DATA LINES ::

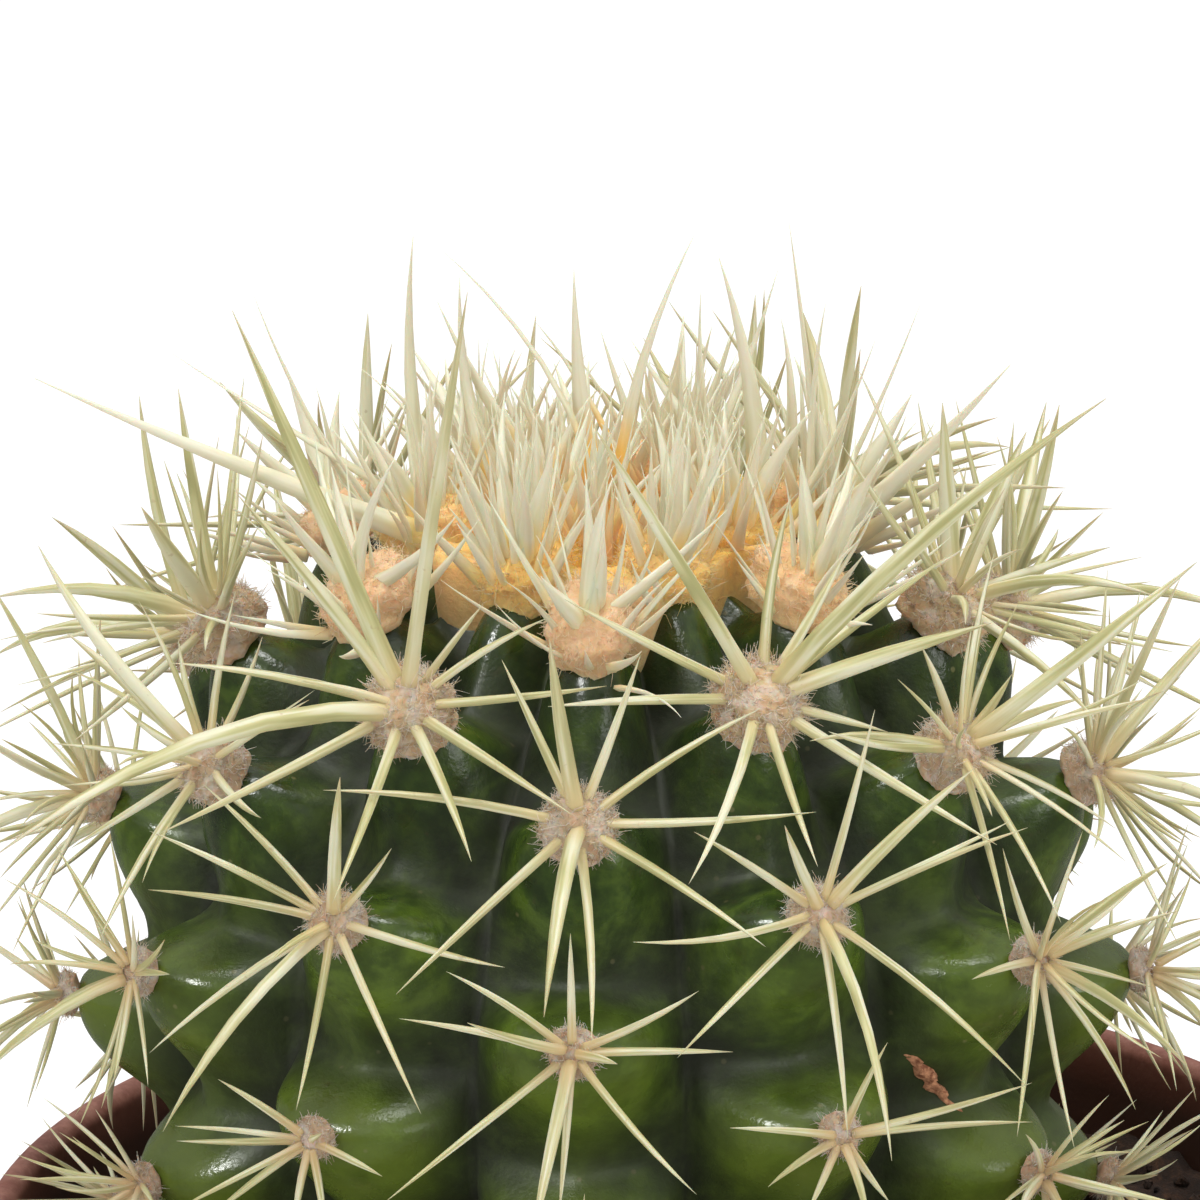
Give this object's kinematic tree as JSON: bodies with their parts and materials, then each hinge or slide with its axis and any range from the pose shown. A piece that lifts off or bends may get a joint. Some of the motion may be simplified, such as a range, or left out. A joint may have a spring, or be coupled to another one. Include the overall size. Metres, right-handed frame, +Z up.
{
  "type": "potted round cactus",
  "caption": "Round ribbed barrel cactus with a woolly crown and straw-coloured spines, standing in dark soil in a plain round nursery pot.",
  "frame": {"origin": "centre of the pot's flat foot, on the surface it stands on", "axes": "+Z up, -Y towards the viewer of the picture, +X to the viewer's right"},
  "size_m": [0.1235, 0.1209, 0.1914],
  "materials": {
    "pot_plastic": "satin red-brown moulded plastic with a lighter scuffed lip",
    "soil_peat": "dark crumbly peat with orange-brown fibres",
    "stem_skin": "glossy dark green waxy skin, mottled, darker in the grooves",
    "crown_wool": "peach-coloured felt with ivory and orange-yellow young spines",
    "spine_straw": "satin ivory-straw spines, faintly banded, tan felt at the root"
  },
  "bodies": {
    "root": {"pot": "pot_plastic", "soil": "soil_peat", "stem": "stem_skin", "crown": "crown_wool", "areole_rib01_row1": "spine_straw", "areole_rib01_row2": "spine_straw", "areole_rib01_row3": "spine_straw", "areole_rib01_row4": "spine_straw", "areole_rib02_row1": "spine_straw", "areole_rib02_row2": "spine_straw", "areole_rib02_row3": "spine_straw", "areole_rib02_row4": "spine_straw", "areole_rib03_row1": "spine_straw", "areole_rib03_row2": "spine_straw", "areole_rib03_row3": "spine_straw", "areole_rib03_row4": "spine_straw", "areole_rib04_row1": "spine_straw", "areole_rib04_row2": "spine_straw", "areole_rib04_row3": "spine_straw", "areole_rib04_row4": "spine_straw", "areole_rib05_row1": "spine_straw", "areole_rib05_row2": "spine_straw", "areole_rib05_row3": "spine_straw", "areole_rib05_row4": "spine_straw", "areole_rib06_row1": "spine_straw", "areole_rib06_row2": "spine_straw", "areole_rib06_row3": "spine_straw", "areole_rib06_row4": "spine_straw", "areole_rib07_row1": "spine_straw", "areole_rib07_row2": "spine_straw", "areole_rib07_row3": "spine_straw", "areole_rib07_row4": "spine_straw", "areole_rib08_row1": "spine_straw", "areole_rib08_row2": "spine_straw", "areole_rib08_row3": "spine_straw", "areole_rib09_row1": "spine_straw", "areole_rib09_row2": "spine_straw", "areole_rib09_row3": "spine_straw", "areole_rib09_row4": "spine_straw", "areole_rib10_row1": "spine_straw", "areole_rib10_row2": "spine_straw", "areole_rib10_row3": "spine_straw", "areole_rib11_row1": "spine_straw", "areole_rib11_row2": "spine_straw", "areole_rib11_row3": "spine_straw", "areole_rib11_row4": "spine_straw", "areole_rib12_row1": "spine_straw", "areole_rib12_row2": "spine_straw", "areole_rib12_row3": "spine_straw", "areole_rib13_row1": "spine_straw", "areole_rib13_row2": "spine_straw", "areole_rib13_row3": "spine_straw", "areole_rib13_row4": "spine_straw"}
  },
  "joints": []
}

WHAT THE TASK REQUIRES ::
Restate the whole listing exactly.

PROBLEM SOLUTION ::
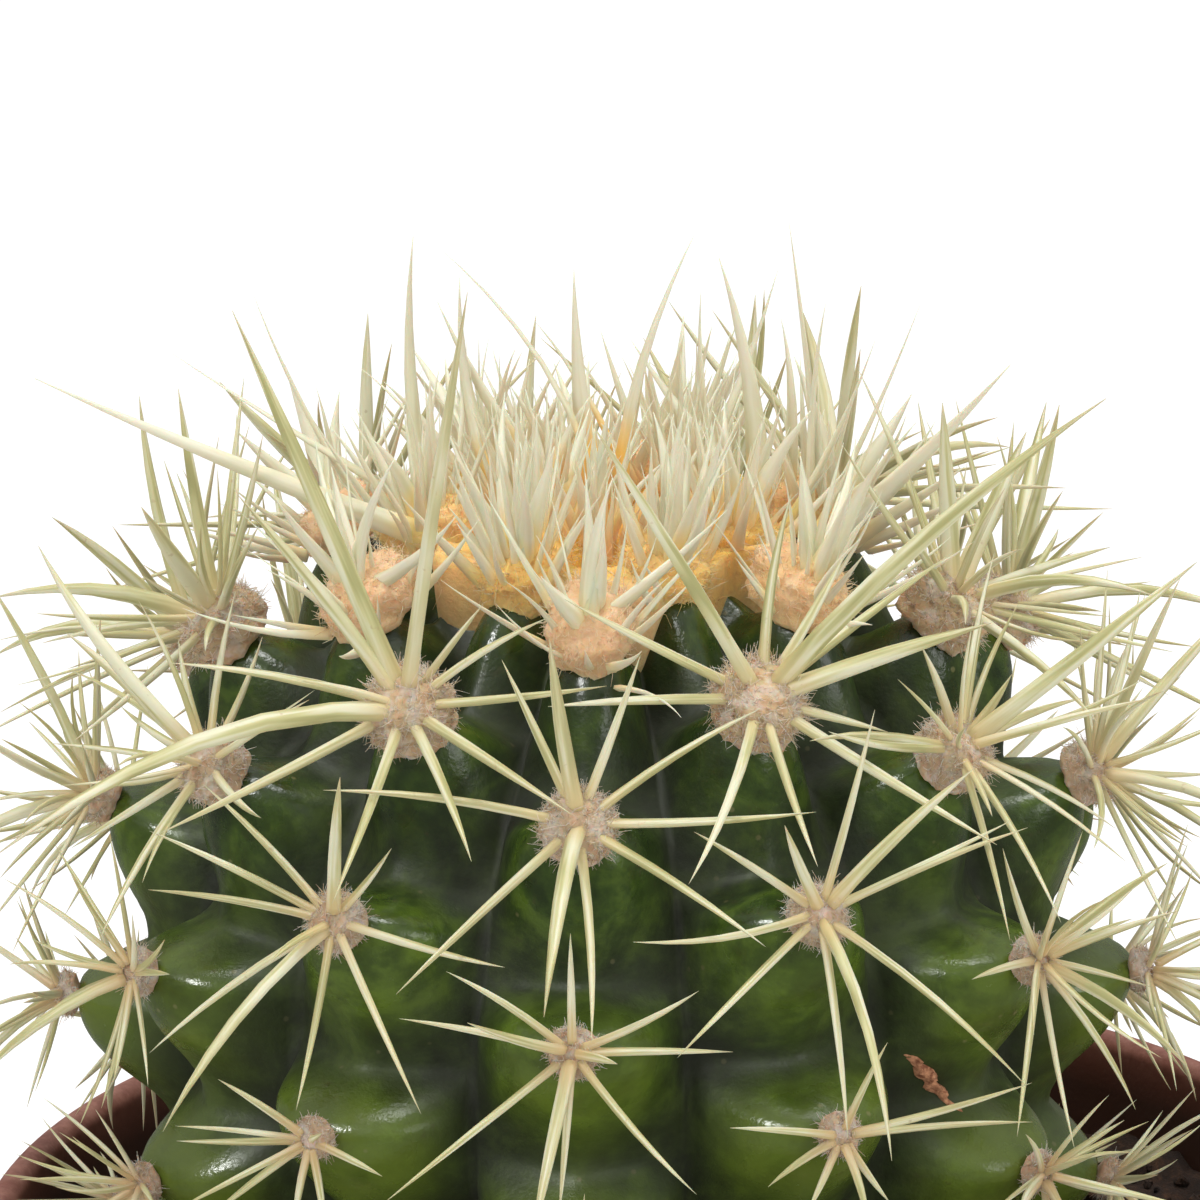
Give this object's kinematic tree as JSON: bodies with their parts and materials, then each hinge or slide with its axis and any range from the pose shown. A piece that lifts off or bends may get a joint. Some of the motion may be simplified, such as a range, or left out. A joint may have a spring, or be coupled to another one. Include the overall size. Metres, right-handed frame, +Z up.
{
  "type": "potted round cactus",
  "caption": "Round ribbed barrel cactus with a woolly crown and straw-coloured spines, standing in dark soil in a plain round nursery pot.",
  "frame": {"origin": "centre of the pot's flat foot, on the surface it stands on", "axes": "+Z up, -Y towards the viewer of the picture, +X to the viewer's right"},
  "size_m": [0.1235, 0.1209, 0.1914],
  "materials": {
    "pot_plastic": "satin red-brown moulded plastic with a lighter scuffed lip",
    "soil_peat": "dark crumbly peat with orange-brown fibres",
    "stem_skin": "glossy dark green waxy skin, mottled, darker in the grooves",
    "crown_wool": "peach-coloured felt with ivory and orange-yellow young spines",
    "spine_straw": "satin ivory-straw spines, faintly banded, tan felt at the root"
  },
  "bodies": {
    "root": {"pot": "pot_plastic", "soil": "soil_peat", "stem": "stem_skin", "crown": "crown_wool", "areole_rib01_row1": "spine_straw", "areole_rib01_row2": "spine_straw", "areole_rib01_row3": "spine_straw", "areole_rib01_row4": "spine_straw", "areole_rib02_row1": "spine_straw", "areole_rib02_row2": "spine_straw", "areole_rib02_row3": "spine_straw", "areole_rib02_row4": "spine_straw", "areole_rib03_row1": "spine_straw", "areole_rib03_row2": "spine_straw", "areole_rib03_row3": "spine_straw", "areole_rib03_row4": "spine_straw", "areole_rib04_row1": "spine_straw", "areole_rib04_row2": "spine_straw", "areole_rib04_row3": "spine_straw", "areole_rib04_row4": "spine_straw", "areole_rib05_row1": "spine_straw", "areole_rib05_row2": "spine_straw", "areole_rib05_row3": "spine_straw", "areole_rib05_row4": "spine_straw", "areole_rib06_row1": "spine_straw", "areole_rib06_row2": "spine_straw", "areole_rib06_row3": "spine_straw", "areole_rib06_row4": "spine_straw", "areole_rib07_row1": "spine_straw", "areole_rib07_row2": "spine_straw", "areole_rib07_row3": "spine_straw", "areole_rib07_row4": "spine_straw", "areole_rib08_row1": "spine_straw", "areole_rib08_row2": "spine_straw", "areole_rib08_row3": "spine_straw", "areole_rib09_row1": "spine_straw", "areole_rib09_row2": "spine_straw", "areole_rib09_row3": "spine_straw", "areole_rib09_row4": "spine_straw", "areole_rib10_row1": "spine_straw", "areole_rib10_row2": "spine_straw", "areole_rib10_row3": "spine_straw", "areole_rib11_row1": "spine_straw", "areole_rib11_row2": "spine_straw", "areole_rib11_row3": "spine_straw", "areole_rib11_row4": "spine_straw", "areole_rib12_row1": "spine_straw", "areole_rib12_row2": "spine_straw", "areole_rib12_row3": "spine_straw", "areole_rib13_row1": "spine_straw", "areole_rib13_row2": "spine_straw", "areole_rib13_row3": "spine_straw", "areole_rib13_row4": "spine_straw"}
  },
  "joints": []
}